Does the NNTN5405 cable fit and lock perfectly to the DTR without modification?

That is correct. The connector on NNTN5405 is exactly the same as the one comes with DTR. Also, since NNTN5405 has a charging housing on the cable, I believe you could hide your DC-DC converter inside to make cable look prettier. NNTN5405 has 3 black wires (1 to shield, 1 connects pin 17 to USB ground, another 1 connects pin 17 to shield black wire), 2 extra wires for charging housing (1 to pin 17 ground, 1 to pin 3 for 5v external power). In another word, if you ground pin 17 and put 5v on pin 3, radio is in charging mode. This setting is consistent with OEM charging cable.
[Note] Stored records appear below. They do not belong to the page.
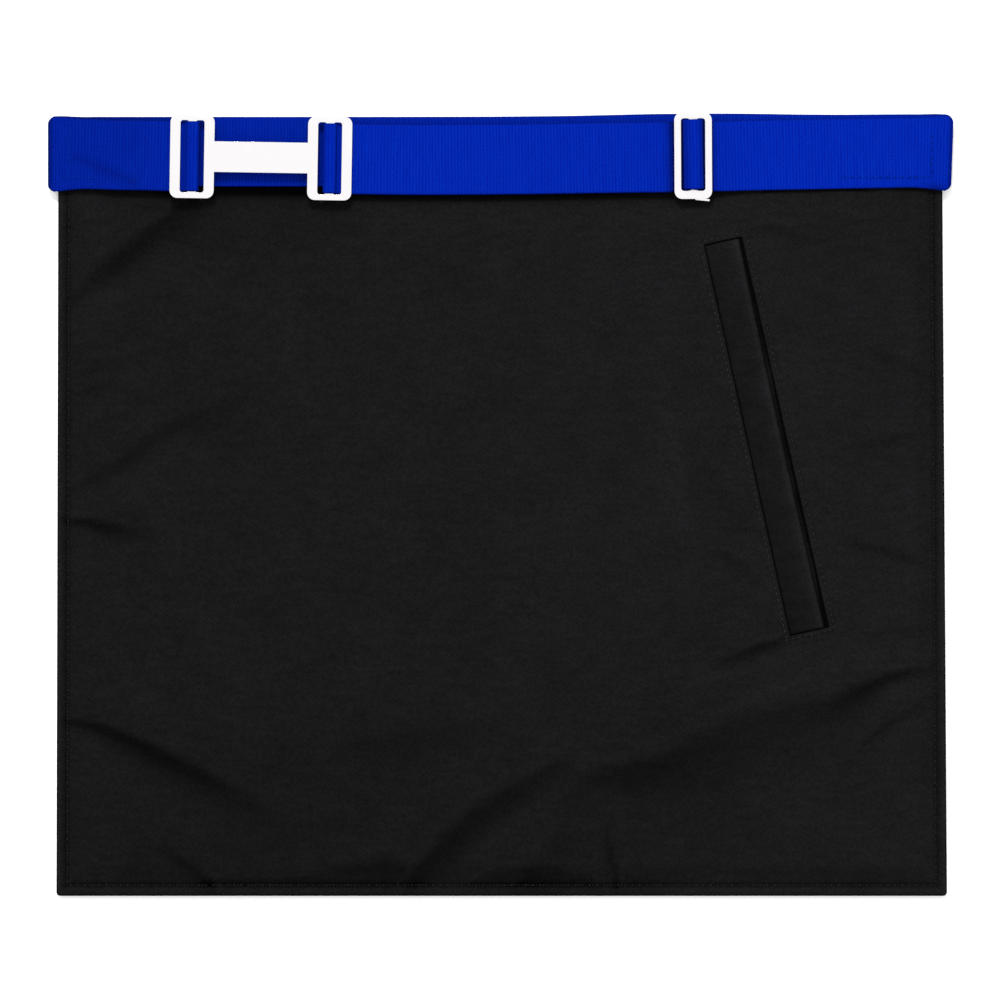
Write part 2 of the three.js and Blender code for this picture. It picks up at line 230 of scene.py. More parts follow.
def blackTwill(name, colour, weave, grain):
    # Woven polyester: matt, with fine crossed diagonals that only just show, and slightly uneven in tone.
    # Where its attribute holds painted shade, in folds and elsewhere, it is darker; where it holds a
    # painted highlight it is lighter. The real diagonals are about 0.4 mm apart, too fine to show in the
    # render, so they are drawn about 1.2 mm apart
    material, add = newMaterial(name)
    place = add("TexCoord").outputs["Object"]
    falling = wovenLines(add, place, 1.24, math.radians(37))
    rising = wovenLines(add, place, 1.17, math.radians(-47))
    crossed = add("Math", {0: falling, 1: rising}, operation="ADD")
    uneven = add("TexNoise", {"Vector": place, "Scale": 1 / (2.6 * mm), "Detail": 2.0})
    cloth = add("Math", {0: crossed, 1: uneven}, operation="MULTIPLY")
    woven = add("Math", {0: cloth, 1: weave, 2: 1.0}, operation="MULTIPLY_ADD")
    shade = add("Math", {0: woven, 1: pressedIn(add)}, operation="MULTIPLY")
    # threads, patches and slubs: size in mm, detail, stretch along the cloth, and change of tone
    for size, detail, stretch, change in ((1.5, 1.0, 1, grain), (22, 3.0, 1, 0.07), (3.2, 2.0, 0.35, 0.1)):
        drawn = add("Mapping", {"Vector": place, "Scale": (stretch, 1, 1)})
        noise = add("TexNoise", {"Vector": drawn, "Scale": 1 / (size * mm), "Detail": detail})
        share = add("MapRange", {
            "Value": noise, "From Min": 0.3, "From Max": 0.7, "To Min": 1 - change, "To Max": 1 + change})
        shade = add("Math", {0: share, 1: shade}, operation="MULTIPLY")
    tinted = add("VectorMath", {0: linear(colour)[:3], "Scale": shade}, operation="SCALE")
    bump = add("Bump", {"Height": cloth, "Strength": 0.4, "Distance": 0.06 * mm})
    shader = add("BsdfPrincipled", {
        "Base Color": tinted, "Roughness": 0.85, "Specular IOR Level": 0.005, "Normal": bump})
    add("OutputMaterial", {"Surface": shader})
    return material


def paintShade(piece, values):
    # Painted shade for the piece, and painted highlight where it is below 0
    shade = piece.data.attributes.new("paintedShade", "FLOAT", "POINT")
    shade.data.foreach_set("value", np.asarray(values, np.float32))


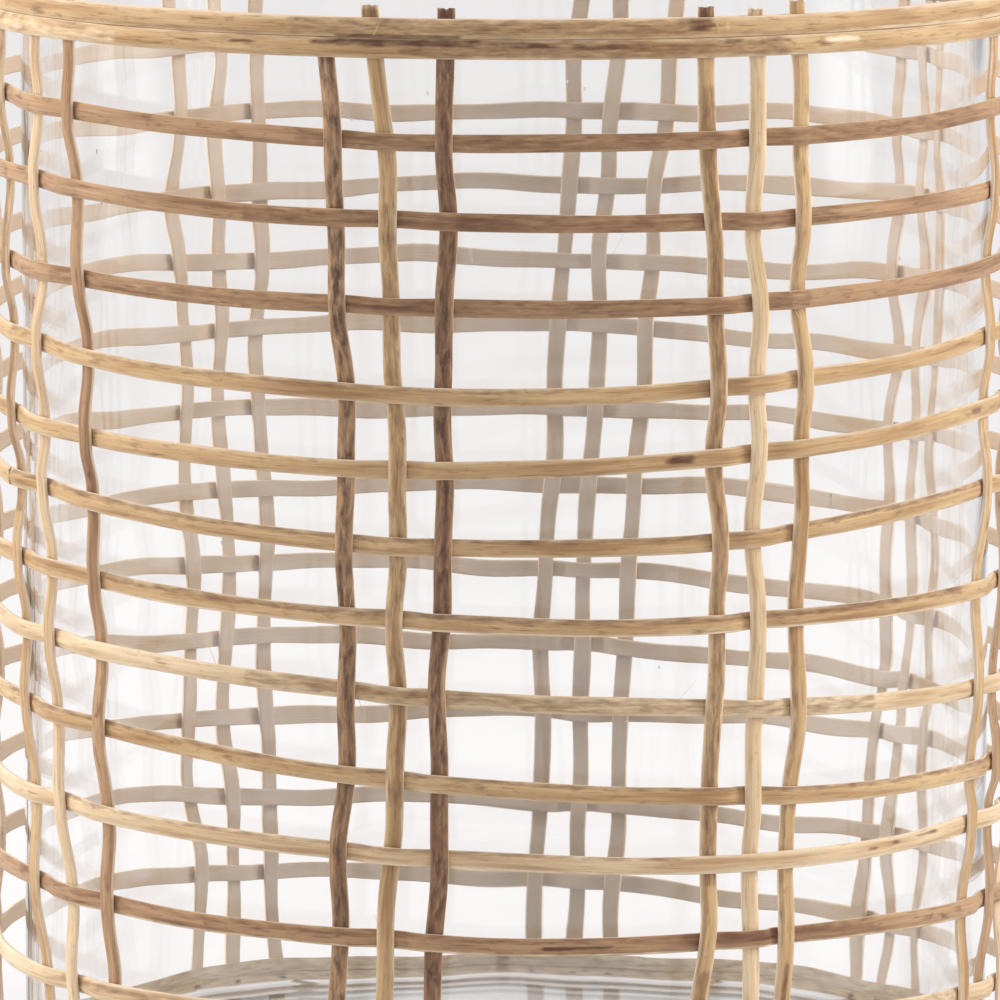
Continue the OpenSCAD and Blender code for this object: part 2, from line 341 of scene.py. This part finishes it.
def make_weaver(number):
    """One weaver, smooth over and under the stakes where the CAD ring runs in straights."""
    name = f"weaver_{number}"
    points = cad_points(name)
    middles = ring_centres(points, angle_of(points))
    a, r, z = angle_of(middles), radius_of(middles), middles[:, 2]
    a3 = np.r_[a - 360, a, a + 360, a + 720]
    start = WEAVER_JOINS[number - 1] - OVERLAP / 2
    angle = np.arange(start - 360, start + OVERLAP, math.degrees(STEP / r.mean()))
    radius = eased(a3, np.tile(r, 4), angle)
    height = eased(a3, np.tile(z, 4), angle)
    height = smoothed(height, 13)
    out, _ = around(angle)
    low, high = scarf(angle, start - 360)
    centre = out * radius[:, None] + upright(len(angle)) * height[:, None]
    return strip_mesh(f"cane_{name}", centre, upright(len(angle)), out, CANE_W, CANE_T,
                      number, low=low, high=high, stain=stains(name, from_front(angle)))


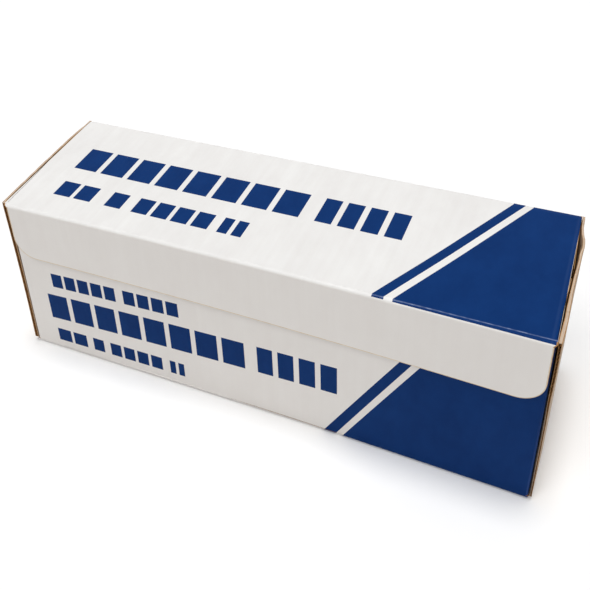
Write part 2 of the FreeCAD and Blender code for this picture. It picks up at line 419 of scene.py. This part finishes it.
LID_BLOCKS = block_row([(-137.0, 14.0, 8), (23.5, 73.0, 4)], -2.6, 20.0, gap=3.4)
LID_BLOCKS += block_row([(-134.0, -108.0, 2), (-98.0, -87.0, 1), (-79.6, -30.0, 4),
                         (-24.0, -9.0, 2)], -31.5, -17.0)
FRONT_BLOCKS = block_row([(-135.0, -88.7, 5), (-83.0, -45.4, 4)], 55.0, 66.0, 0.034, 1.9)
FRONT_BLOCKS += block_row([(-141.0, -4.0, 8), (4.0, 52.0, 4)], 27.0, 47.5, 0.036, 3.2)
FRONT_BLOCKS += block_row([(-139.0, -117.0, 2), (-112.0, -104.0, 1), (-99.0, -61.5, 4),
                           (-56.0, -46.0, 2)], 7.5, 18.0, 0.01, 2.0)


# Materials
def srgb(red, green, blue):
    """A screen colour from 0 to 255 as linear light, with full alpha."""
    shares = [c / 255 for c in (red, green, blue)]
    return [c / 12.92 if c <= 0.04045 else ((c + 0.055) / 1.055) ** 2.4 for c in shares] + [1.0]


class Paint:
    """A node material in the making."""

    def __init__(self, name, roughness, specular=0.5, metallic=0.0):
        self.material = bpy.data.materials.new(name)
        self.material.use_nodes = True
        self.tree = self.material.node_tree
        self.shader = self.tree.nodes["Principled BSDF"]
        self.shader.inputs["Roughness"].default_value = roughness
        self.shader.inputs["Specular IOR Level"].default_value = specular
        self.shader.inputs["Metallic"].default_value = metallic
        self.place = self.tree.nodes.new("ShaderNodeTexCoord").outputs["Object"]
        self.axes = self.node("ShaderNodeSeparateXYZ", {0: self.place})

    def node(self, kind, inputs, **settings):
        made = self.tree.nodes.new(kind)
        for key, value in settings.items():
            setattr(made, key, value)
        for key, value in inputs.items():
            if isinstance(value, bpy.types.NodeSocket):
                self.tree.links.new(value, made.inputs[key])
            else:
                made.inputs[key].default_value = value
        return made

    def noise(self, scale, detail=4.0, stretch=(1.0, 1.0, 1.0), roughness=0.6):
        """Noise of about 1/scale metres, drawn out along an axis where stretch is below 1."""
        spot = self.node("ShaderNodeMapping", {"Vector": self.place, "Scale": stretch})
        made = self.node("ShaderNodeTexNoise", {"Vector": spot.outputs[0], "Scale": scale,
                                                "Detail": detail, "Roughness": roughness})
        return made.outputs[0]

    def math(self, operation, a, b=0.0):
        return self.node("ShaderNodeMath", {0: a, 1: b}, operation=operation).outputs[0]

    def ramp(self, value, low, high, to_low=0.0, to_high=1.0):
        """A value from low to high spread over to_low to to_high, and held outside."""
        inputs = {"Value": value, "From Min": low, "From Max": high,
                  "To Min": to_low, "To Max": to_high}
        return self.node("ShaderNodeMapRange", inputs).outputs[0]

    def mix(self, factor, a, b):
        return self.node("ShaderNodeMix", {0: factor, 6: a, 7: b}, data_type="RGBA").outputs[2]

    def band(self, axis, at, half_width, soft):
        """1 on a band about a coordinate in millimetres, and 0 away from it."""
        away = self.math("ABSOLUTE", self.math("SUBTRACT", self.axes.outputs[axis], at * MM))
        return self.ramp(away, half_width * MM, (half_width + soft) * MM, 1.0, 0.0)

    def beyond(self, axis, at, soft=0.2):
        """1 above a coordinate in millimetres."""
        return self.ramp(self.axes.outputs[axis], (at - soft) * MM, (at + soft) * MM)

    def both(self, *masks):
        found = masks[0]
        for mask in masks[1:]:
            found = self.math("MULTIPLY", found, mask)
        return found

    def flute_shade(self, axis, depth):
        """A value about 1 that rises and falls a little with the flutes under the paper."""
        turn = self.math("MULTIPLY", self.axes.outputs[axis], 2 * math.pi / (FLUTE_PITCH * MM))
        return self.ramp(self.math("SINE", turn), -1.0, 1.0, 1.0 - depth, 1.0)

    def finish(self, colour, height, distance, roughness=None):
        """The material with its colour, its bump of a distance in metres, and its roughness."""
        self.tree.links.new(colour, self.shader.inputs["Base Color"])
        if roughness is not None:
            self.tree.links.new(roughness, self.shader.inputs["Roughness"])
        bump = self.node("ShaderNodeBump", {"Height": height, "Distance": distance, "Strength": 1.0})
        self.tree.links.new(bump.outputs[0], self.shader.inputs["Normal"])
        return self.material


def white_board():
    """Coated white paper over flutes, a little mottled, with painted shade of the flutes as faint
    darker streaks and a painted warm tint of bounced light below the lid.
    """
    paint = Paint("white_coated_board", 0.42, 0.35)
    mottle = paint.noise(60, 5, (1.0, 0.5, 0.5))
    fine = paint.noise(900, 3)
    colour = paint.mix(paint.ramp(mottle, 0.3, 0.7), srgb(233, 231, 229), srgb(241, 240, 238))
    # Faint darker streaks along the flutes: painted shade of the washboarded board
    painted_flute_shade = paint.noise(260, 2, (1.0, 0.03, 0.03))
    shaded = paint.mix(paint.ramp(painted_flute_shade, 0.35, 0.65, 0.0, 0.22), colour, srgb(228, 224, 221))
    # Below the lid, the walls and flap get a painted warm tint of light bounced onto them
    painted_warm_bounce = paint.mix(0.5, shaded, srgb(240, 232, 224))
    shaded = paint.mix(paint.beyond(2, TOP - 1.2, 0.6), painted_warm_bounce, shaded)
    height = paint.math("ADD", paint.math("MULTIPLY", fine, 0.35), paint.flute_shade(0, 0.35))
    return paint.finish(shaded, height, 0.00005)


def navy_print():
    """Navy ink on the coated paper, rubbed pale on the creases, and with a painted highlight down the
    front wall's rounded right corner.
    """
    paint = Paint("navy_print", 0.55, 0.05)
    mottle = paint.noise(90, 6, (1.0, 0.6, 0.6))
    fine = paint.noise(1500, 3)
    colour = paint.mix(paint.ramp(mottle, 0.3, 0.7), srgb(7, 46, 101), srgb(12, 53, 111))
    colour = paint.mix(paint.ramp(fine, 0.55, 0.8, 0.0, 0.25), colour, srgb(28, 64, 126))
    gaps = paint.ramp(paint.noise(700, 5, (0.5, 1.0, 1.0)), 0.42, 0.66, 0.3, 1.0)
    lid = paint.beyond(2, TOP - 0.5)
    front_line = paint.both(paint.band(1, FLAP_FACE + LID_FOLD + 0.9, 0.12, 0.4), lid, gaps)
    colour = paint.mix(paint.math("MULTIPLY", front_line, 0.75), colour, srgb(150, 165, 200))
    back_line = paint.both(paint.band(1, BACK - LID_FOLD - 0.6, 0.2, 0.6), lid)
    side_line = paint.both(paint.band(0, WALL_HALF - 2.4, 0.2, 0.8), lid)
    rubbed = paint.math("MULTIPLY", paint.math("MAXIMUM", back_line, side_line), 0.05)
    colour = paint.mix(rubbed, colour, srgb(110, 130, 175))
    # A lighter band down the front wall's right fold: a painted highlight of the rounded corner
    corner = paint.both(paint.band(0, WALL_HALF - 0.1, 0.2, 0.4), paint.math("SUBTRACT", 1.0, lid))
    colour = paint.mix(paint.math("MULTIPLY", corner, 0.4), colour, srgb(70, 100, 165))
    height = paint.math("ADD", paint.math("MULTIPLY", fine, 0.3), paint.flute_shade(0, 0.3))
    return paint.finish(colour, height, 0.00005)


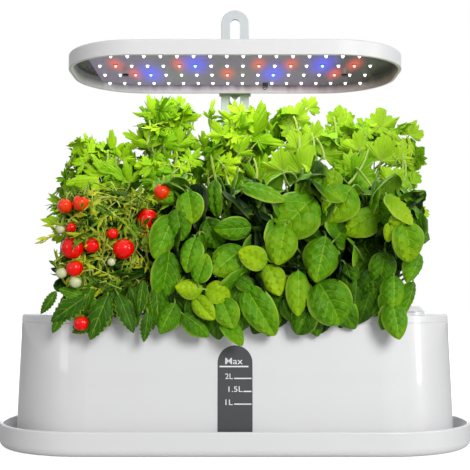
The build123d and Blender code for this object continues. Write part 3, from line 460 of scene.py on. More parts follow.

OEM charging cable (that is hooked to charging cradle) has only two pins at pin 3 & 17. So I really am puzzled by why you set ground at pin 1 and 3, but not 17.

One thing I have to point out is that if USB does not show up on the flash software window, disconnecting DTR and reconnecting DTR to the cable will bring up USB to the flash window.

Andy, from the photo, how come i have the feeling that you grounded at pin 2, not pin 1 or 3? I start to feel that pin 2 & pin 17 are both for ground since pin 2 & 17 are connected for ground in NNTN5405 charging house.

All the answers you seek are in this thread, including a very nice schematic that an enthusiast was very kind to post here.

Hi, Andy, what I am saying is that schematic is not working in my case. I use cable NNTN5405. Initially I followed the schematic (pin 1&3 to ground, pin 15 to 12v), but it did not work. Then I kept the original wire layout in NNTN5405 (pin 17 to ground, pin 1 & 3 unused) and just added 12 V on pin 15 and it works.

Huh! That’s strange. Several have been made with the pinout as per this thread with no connection on pin 17 and work fine. Can’t say why your experience was different.

An additional thanks for all the good info in this thread.

Well done gentlemen

I will try and make my own cable, just picked up 8 DTR650’s.

I’m guessing that I’m lucky but I managed to flash two DTR550’s and one DTR650 before the USB cable “melted”. I followed the instructions to hooked up 12 volts with positive to pin 15 and negative to both pins 1 and 3. I could smell something burning but wasn’t sure WTH was going on. The radios were all left OFF when I went to flash them and the batteries were in the radios too. Any guess to what is going on here? Thankfully I have another USB to iDEN cable. It got really hot by pins 1 and 3… you can see the bulge in the photo.
iDEN

Well, there’s videos and schematics on here, with really good instructions… Make sure you download all the PDF’s and watch all the videos.

Maybe a couple of pins got shorted? Have a look with a magnifying glass. Maybe your 12v supply wasn’t actually 12v?

Okay I think I know whats going on. I found the posts on how you installed an in-line DC-DC converter and “cut off” the 5V supplied from the USB side. I bet I was causing some sort of short with both 12V and 5V going into this thing; so basically I should have isolated the USB +5V by either installing a switch OR just a male/female connector so I can disconnect it. Makes more sense now.

Edit: after further review of the schematic, I’m not sure. I measured my 12V power supply and it is outputting 15V; that isn’t rare for these unregulated wall warts. I’m not sure but I have another USB cable and I will try again but install a DC-DC converter.